Write the listing out again, all of it, word for word.
══ Raw data
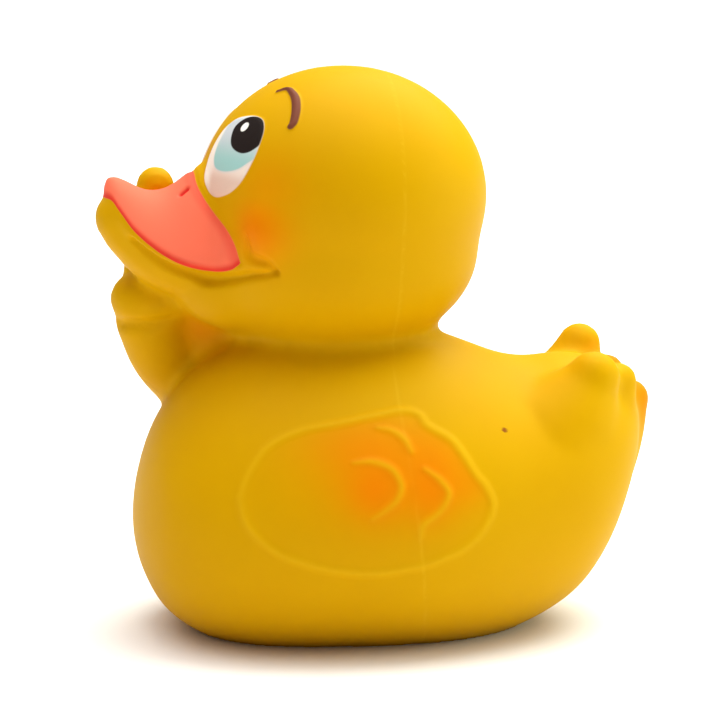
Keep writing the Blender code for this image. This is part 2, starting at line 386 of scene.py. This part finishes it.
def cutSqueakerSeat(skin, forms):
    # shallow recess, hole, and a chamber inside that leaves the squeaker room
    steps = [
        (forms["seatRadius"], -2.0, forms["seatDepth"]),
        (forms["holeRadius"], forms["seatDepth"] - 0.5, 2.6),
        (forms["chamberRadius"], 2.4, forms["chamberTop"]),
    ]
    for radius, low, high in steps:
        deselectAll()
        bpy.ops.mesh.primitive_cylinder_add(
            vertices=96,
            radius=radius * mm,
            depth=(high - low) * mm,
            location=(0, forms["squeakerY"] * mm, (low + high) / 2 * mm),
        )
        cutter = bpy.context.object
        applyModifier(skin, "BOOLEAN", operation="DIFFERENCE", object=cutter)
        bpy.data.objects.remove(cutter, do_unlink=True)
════
▶ Result
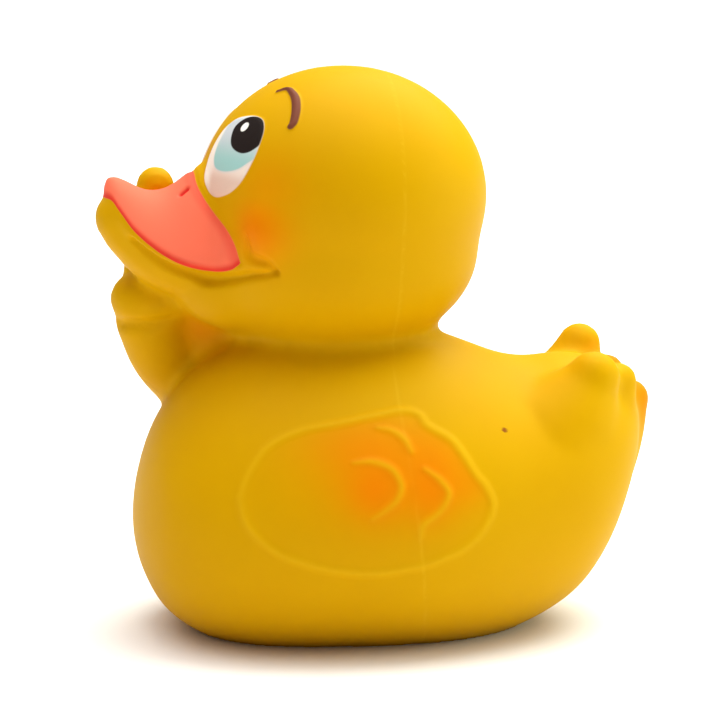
Keep writing the Blender code for this image. This is part 2, starting at line 386 of scene.py. This part finishes it.
def cutSqueakerSeat(skin, forms):
    # shallow recess, hole, and a chamber inside that leaves the squeaker room
    steps = [
        (forms["seatRadius"], -2.0, forms["seatDepth"]),
        (forms["holeRadius"], forms["seatDepth"] - 0.5, 2.6),
        (forms["chamberRadius"], 2.4, forms["chamberTop"]),
    ]
    for radius, low, high in steps:
        deselectAll()
        bpy.ops.mesh.primitive_cylinder_add(
            vertices=96,
            radius=radius * mm,
            depth=(high - low) * mm,
            location=(0, forms["squeakerY"] * mm, (low + high) / 2 * mm),
        )
        cutter = bpy.context.object
        applyModifier(skin, "BOOLEAN", operation="DIFFERENCE", object=cutter)
        bpy.data.objects.remove(cutter, do_unlink=True)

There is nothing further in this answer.